GOAL:
Reproduce, word for word, only the lines from the one containing "heel = base_heel()" through the one containing "depsgraph = bpy.context.evaluated_depsgraph_get()", both included.

- - -

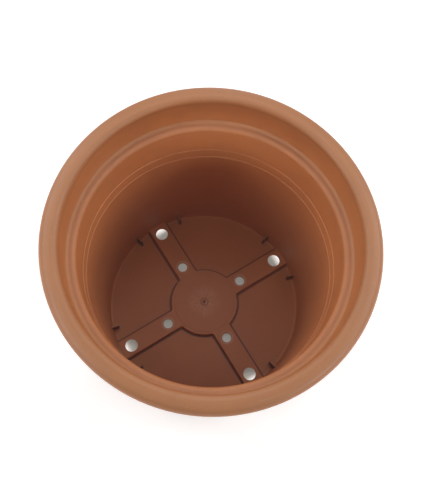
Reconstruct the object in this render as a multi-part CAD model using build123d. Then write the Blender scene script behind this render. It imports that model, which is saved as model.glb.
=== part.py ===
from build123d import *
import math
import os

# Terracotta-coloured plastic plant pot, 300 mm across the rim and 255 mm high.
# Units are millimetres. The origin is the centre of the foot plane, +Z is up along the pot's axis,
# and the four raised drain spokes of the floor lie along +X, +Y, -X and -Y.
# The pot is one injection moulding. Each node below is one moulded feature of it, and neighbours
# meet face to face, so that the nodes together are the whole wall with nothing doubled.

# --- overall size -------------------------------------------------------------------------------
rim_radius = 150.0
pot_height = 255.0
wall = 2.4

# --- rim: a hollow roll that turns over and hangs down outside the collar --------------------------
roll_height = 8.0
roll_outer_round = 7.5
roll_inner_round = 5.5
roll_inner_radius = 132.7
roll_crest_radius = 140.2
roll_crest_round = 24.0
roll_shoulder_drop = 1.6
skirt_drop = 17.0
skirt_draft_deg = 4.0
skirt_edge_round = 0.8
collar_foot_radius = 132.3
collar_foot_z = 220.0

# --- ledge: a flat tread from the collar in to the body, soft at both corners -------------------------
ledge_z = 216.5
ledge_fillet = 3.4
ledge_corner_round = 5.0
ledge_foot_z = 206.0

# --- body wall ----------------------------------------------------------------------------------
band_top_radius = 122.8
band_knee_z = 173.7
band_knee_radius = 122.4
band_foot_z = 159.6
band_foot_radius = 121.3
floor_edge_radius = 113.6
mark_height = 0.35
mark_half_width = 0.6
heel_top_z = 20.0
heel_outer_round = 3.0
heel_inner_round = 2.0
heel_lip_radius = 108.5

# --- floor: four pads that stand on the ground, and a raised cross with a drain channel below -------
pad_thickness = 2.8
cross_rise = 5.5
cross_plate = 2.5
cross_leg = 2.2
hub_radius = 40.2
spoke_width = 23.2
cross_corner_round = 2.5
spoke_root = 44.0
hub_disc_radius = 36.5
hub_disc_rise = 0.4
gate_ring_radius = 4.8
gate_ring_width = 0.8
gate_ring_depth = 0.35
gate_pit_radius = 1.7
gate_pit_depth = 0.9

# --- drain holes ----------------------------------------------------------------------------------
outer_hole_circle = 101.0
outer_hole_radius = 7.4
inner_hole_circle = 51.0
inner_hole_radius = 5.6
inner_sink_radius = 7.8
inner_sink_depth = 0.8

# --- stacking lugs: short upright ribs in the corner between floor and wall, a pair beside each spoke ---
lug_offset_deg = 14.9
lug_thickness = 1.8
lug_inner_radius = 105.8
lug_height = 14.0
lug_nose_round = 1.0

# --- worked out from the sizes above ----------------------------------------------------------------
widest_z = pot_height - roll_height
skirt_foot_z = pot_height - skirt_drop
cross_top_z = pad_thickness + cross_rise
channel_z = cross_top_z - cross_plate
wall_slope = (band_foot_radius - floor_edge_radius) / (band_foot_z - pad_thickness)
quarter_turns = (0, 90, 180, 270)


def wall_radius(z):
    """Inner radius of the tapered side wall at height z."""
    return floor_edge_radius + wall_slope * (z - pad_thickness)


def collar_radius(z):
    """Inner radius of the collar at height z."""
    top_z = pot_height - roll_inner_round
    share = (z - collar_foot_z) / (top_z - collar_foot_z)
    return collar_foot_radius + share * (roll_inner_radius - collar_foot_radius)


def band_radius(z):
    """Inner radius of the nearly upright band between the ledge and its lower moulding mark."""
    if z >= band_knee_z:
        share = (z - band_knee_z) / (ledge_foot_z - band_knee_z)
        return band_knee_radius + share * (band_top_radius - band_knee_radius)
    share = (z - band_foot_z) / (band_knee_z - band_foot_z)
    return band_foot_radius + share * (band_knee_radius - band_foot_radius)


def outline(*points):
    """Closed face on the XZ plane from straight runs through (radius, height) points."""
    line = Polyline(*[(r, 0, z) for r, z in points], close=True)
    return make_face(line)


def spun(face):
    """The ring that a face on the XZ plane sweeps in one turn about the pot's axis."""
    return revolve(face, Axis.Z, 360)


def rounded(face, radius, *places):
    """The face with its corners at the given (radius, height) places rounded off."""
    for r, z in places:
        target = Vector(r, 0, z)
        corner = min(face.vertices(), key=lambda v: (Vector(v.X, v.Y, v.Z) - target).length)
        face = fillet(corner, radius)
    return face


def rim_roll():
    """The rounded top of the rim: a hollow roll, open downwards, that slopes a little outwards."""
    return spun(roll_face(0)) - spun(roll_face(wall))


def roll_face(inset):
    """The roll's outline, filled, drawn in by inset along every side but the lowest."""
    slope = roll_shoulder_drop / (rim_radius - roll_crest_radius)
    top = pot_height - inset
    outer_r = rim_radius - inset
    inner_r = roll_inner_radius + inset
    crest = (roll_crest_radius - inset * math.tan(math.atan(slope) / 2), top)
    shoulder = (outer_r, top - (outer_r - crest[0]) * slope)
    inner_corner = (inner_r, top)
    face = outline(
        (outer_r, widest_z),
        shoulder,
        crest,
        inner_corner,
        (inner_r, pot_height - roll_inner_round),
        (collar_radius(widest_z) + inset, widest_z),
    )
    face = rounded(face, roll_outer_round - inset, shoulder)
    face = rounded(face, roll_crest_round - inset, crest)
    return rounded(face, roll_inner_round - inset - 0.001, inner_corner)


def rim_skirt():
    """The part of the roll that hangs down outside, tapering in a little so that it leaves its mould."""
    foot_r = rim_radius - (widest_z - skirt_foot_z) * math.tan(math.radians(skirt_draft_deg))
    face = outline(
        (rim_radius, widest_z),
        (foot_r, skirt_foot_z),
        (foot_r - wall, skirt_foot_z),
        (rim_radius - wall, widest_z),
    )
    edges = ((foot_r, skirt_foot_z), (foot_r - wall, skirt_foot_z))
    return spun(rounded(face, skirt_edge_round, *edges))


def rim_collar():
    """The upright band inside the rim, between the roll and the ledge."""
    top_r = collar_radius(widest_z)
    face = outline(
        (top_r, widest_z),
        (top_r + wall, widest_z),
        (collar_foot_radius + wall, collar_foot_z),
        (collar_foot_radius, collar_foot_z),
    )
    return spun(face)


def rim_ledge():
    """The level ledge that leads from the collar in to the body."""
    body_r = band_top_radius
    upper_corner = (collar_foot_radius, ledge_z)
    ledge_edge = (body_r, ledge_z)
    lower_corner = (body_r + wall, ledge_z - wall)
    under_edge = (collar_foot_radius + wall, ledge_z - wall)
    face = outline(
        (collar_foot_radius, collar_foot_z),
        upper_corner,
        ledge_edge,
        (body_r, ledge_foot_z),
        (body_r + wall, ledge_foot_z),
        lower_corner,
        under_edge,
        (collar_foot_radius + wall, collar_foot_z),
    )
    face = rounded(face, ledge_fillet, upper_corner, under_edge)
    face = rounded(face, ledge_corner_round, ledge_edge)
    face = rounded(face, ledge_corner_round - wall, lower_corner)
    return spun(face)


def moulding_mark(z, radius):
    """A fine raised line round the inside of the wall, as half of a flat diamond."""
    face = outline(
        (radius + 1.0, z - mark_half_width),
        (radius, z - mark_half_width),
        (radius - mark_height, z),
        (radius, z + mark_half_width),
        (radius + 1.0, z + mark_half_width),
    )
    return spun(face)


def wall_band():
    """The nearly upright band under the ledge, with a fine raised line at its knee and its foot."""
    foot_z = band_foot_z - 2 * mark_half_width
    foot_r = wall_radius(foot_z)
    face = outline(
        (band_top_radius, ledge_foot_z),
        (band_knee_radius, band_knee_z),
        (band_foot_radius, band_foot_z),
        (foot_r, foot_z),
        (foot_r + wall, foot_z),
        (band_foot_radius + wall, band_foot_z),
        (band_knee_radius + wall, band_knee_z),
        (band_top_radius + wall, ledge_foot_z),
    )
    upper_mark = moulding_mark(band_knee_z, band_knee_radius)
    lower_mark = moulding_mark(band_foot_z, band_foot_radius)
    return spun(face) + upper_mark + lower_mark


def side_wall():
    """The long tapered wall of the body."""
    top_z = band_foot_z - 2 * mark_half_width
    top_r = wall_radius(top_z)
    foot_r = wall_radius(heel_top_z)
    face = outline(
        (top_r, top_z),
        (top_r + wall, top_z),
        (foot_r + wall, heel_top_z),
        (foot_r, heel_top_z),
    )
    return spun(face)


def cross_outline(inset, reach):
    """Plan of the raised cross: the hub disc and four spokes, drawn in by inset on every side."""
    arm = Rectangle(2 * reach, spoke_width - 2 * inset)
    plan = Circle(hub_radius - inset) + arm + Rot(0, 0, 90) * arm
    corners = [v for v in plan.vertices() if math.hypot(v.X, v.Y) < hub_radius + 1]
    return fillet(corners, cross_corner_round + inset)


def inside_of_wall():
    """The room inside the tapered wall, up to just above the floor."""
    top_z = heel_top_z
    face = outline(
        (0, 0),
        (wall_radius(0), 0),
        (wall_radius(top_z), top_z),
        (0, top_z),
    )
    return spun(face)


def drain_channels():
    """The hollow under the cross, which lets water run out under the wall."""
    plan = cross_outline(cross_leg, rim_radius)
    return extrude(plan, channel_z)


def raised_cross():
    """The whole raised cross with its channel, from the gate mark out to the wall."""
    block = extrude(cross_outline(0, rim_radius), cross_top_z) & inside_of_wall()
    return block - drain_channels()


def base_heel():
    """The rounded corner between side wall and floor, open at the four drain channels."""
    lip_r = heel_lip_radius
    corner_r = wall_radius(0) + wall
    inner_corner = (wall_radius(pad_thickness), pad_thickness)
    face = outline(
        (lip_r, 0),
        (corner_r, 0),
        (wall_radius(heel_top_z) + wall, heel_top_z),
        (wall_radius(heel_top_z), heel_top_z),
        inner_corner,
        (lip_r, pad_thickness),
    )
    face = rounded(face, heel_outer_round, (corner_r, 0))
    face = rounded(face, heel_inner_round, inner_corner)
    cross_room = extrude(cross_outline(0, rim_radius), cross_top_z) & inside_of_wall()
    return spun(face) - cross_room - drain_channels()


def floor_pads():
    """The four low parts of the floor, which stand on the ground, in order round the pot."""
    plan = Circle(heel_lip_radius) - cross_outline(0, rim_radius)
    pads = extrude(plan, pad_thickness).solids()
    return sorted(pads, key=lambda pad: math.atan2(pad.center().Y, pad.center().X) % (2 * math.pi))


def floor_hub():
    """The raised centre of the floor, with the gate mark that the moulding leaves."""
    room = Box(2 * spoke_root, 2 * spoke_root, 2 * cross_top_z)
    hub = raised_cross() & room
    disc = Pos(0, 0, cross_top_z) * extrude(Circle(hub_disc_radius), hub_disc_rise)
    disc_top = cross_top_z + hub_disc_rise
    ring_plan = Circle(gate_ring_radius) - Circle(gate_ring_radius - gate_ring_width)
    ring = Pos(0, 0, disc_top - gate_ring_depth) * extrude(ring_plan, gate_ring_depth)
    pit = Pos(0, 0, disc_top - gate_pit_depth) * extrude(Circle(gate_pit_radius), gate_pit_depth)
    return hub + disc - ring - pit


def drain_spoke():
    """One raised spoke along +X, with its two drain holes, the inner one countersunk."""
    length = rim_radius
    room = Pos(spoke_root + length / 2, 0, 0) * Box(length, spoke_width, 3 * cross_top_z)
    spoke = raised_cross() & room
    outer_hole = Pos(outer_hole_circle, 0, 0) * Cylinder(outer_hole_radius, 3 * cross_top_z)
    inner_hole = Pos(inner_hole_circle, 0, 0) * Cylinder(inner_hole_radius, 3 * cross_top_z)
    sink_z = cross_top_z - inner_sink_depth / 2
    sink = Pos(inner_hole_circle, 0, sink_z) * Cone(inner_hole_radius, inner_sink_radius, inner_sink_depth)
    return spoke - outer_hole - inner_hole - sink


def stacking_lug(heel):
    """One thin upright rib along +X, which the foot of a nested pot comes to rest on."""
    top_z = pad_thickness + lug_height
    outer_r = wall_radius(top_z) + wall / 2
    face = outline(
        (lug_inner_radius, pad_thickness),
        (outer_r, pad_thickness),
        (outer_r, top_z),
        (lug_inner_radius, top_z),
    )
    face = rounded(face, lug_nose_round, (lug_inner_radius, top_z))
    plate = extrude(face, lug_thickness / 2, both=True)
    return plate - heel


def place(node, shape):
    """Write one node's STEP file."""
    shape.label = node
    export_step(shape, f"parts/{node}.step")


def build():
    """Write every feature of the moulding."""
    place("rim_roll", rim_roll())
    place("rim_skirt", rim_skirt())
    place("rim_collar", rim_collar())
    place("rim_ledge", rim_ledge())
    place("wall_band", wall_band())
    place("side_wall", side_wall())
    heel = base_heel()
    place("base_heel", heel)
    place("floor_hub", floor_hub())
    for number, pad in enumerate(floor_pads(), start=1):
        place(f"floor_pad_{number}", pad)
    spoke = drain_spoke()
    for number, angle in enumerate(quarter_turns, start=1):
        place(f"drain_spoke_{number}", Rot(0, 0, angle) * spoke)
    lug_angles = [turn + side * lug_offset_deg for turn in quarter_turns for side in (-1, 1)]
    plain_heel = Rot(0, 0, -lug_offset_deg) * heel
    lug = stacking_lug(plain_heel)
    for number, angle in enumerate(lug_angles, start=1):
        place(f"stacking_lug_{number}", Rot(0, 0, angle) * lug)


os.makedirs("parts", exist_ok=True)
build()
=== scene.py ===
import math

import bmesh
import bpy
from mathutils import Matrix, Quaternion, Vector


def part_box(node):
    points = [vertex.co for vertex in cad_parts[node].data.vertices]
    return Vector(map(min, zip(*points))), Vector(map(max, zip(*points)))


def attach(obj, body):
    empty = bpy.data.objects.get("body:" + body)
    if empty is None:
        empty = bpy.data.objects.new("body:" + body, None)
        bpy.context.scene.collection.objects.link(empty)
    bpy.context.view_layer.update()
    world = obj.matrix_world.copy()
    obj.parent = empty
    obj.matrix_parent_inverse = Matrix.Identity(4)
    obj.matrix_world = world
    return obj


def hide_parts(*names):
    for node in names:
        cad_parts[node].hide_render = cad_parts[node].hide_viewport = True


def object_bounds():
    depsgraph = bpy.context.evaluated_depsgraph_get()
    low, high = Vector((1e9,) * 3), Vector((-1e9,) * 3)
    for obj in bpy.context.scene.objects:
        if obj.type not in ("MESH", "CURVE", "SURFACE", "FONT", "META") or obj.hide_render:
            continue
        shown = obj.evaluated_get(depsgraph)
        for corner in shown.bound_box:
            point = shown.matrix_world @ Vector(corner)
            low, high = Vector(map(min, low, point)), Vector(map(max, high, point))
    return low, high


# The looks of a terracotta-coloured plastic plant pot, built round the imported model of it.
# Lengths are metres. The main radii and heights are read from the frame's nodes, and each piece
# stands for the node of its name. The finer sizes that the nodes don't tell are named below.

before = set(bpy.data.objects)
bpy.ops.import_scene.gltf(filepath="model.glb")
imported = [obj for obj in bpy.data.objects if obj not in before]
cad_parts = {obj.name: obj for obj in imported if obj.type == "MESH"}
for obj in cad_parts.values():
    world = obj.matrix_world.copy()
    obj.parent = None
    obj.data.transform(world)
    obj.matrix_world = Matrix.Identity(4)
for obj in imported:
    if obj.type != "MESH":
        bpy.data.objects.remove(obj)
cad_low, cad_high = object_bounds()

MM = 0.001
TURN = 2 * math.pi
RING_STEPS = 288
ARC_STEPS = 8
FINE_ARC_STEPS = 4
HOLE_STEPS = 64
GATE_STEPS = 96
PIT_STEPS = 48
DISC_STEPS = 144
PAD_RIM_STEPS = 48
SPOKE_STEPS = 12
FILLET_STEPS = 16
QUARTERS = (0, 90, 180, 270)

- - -

REPLY TO THE TASK:
    heel = base_heel()
    place("base_heel", heel)
    place("floor_hub", floor_hub())
    for number, pad in enumerate(floor_pads(), start=1):
        place(f"floor_pad_{number}", pad)
    spoke = drain_spoke()
    for number, angle in enumerate(quarter_turns, start=1):
        place(f"drain_spoke_{number}", Rot(0, 0, angle) * spoke)
    lug_angles = [turn + side * lug_offset_deg for turn in quarter_turns for side in (-1, 1)]
    plain_heel = Rot(0, 0, -lug_offset_deg) * heel
    lug = stacking_lug(plain_heel)
    for number, angle in enumerate(lug_angles, start=1):
        place(f"stacking_lug_{number}", Rot(0, 0, angle) * lug)


os.makedirs("parts", exist_ok=True)
build()
=== scene.py ===
import math

import bmesh
import bpy
from mathutils import Matrix, Quaternion, Vector


def part_box(node):
    points = [vertex.co for vertex in cad_parts[node].data.vertices]
    return Vector(map(min, zip(*points))), Vector(map(max, zip(*points)))


def attach(obj, body):
    empty = bpy.data.objects.get("body:" + body)
    if empty is None:
        empty = bpy.data.objects.new("body:" + body, None)
        bpy.context.scene.collection.objects.link(empty)
    bpy.context.view_layer.update()
    world = obj.matrix_world.copy()
    obj.parent = empty
    obj.matrix_parent_inverse = Matrix.Identity(4)
    obj.matrix_world = world
    return obj


def hide_parts(*names):
    for node in names:
        cad_parts[node].hide_render = cad_parts[node].hide_viewport = True


def object_bounds():
    depsgraph = bpy.context.evaluated_depsgraph_get()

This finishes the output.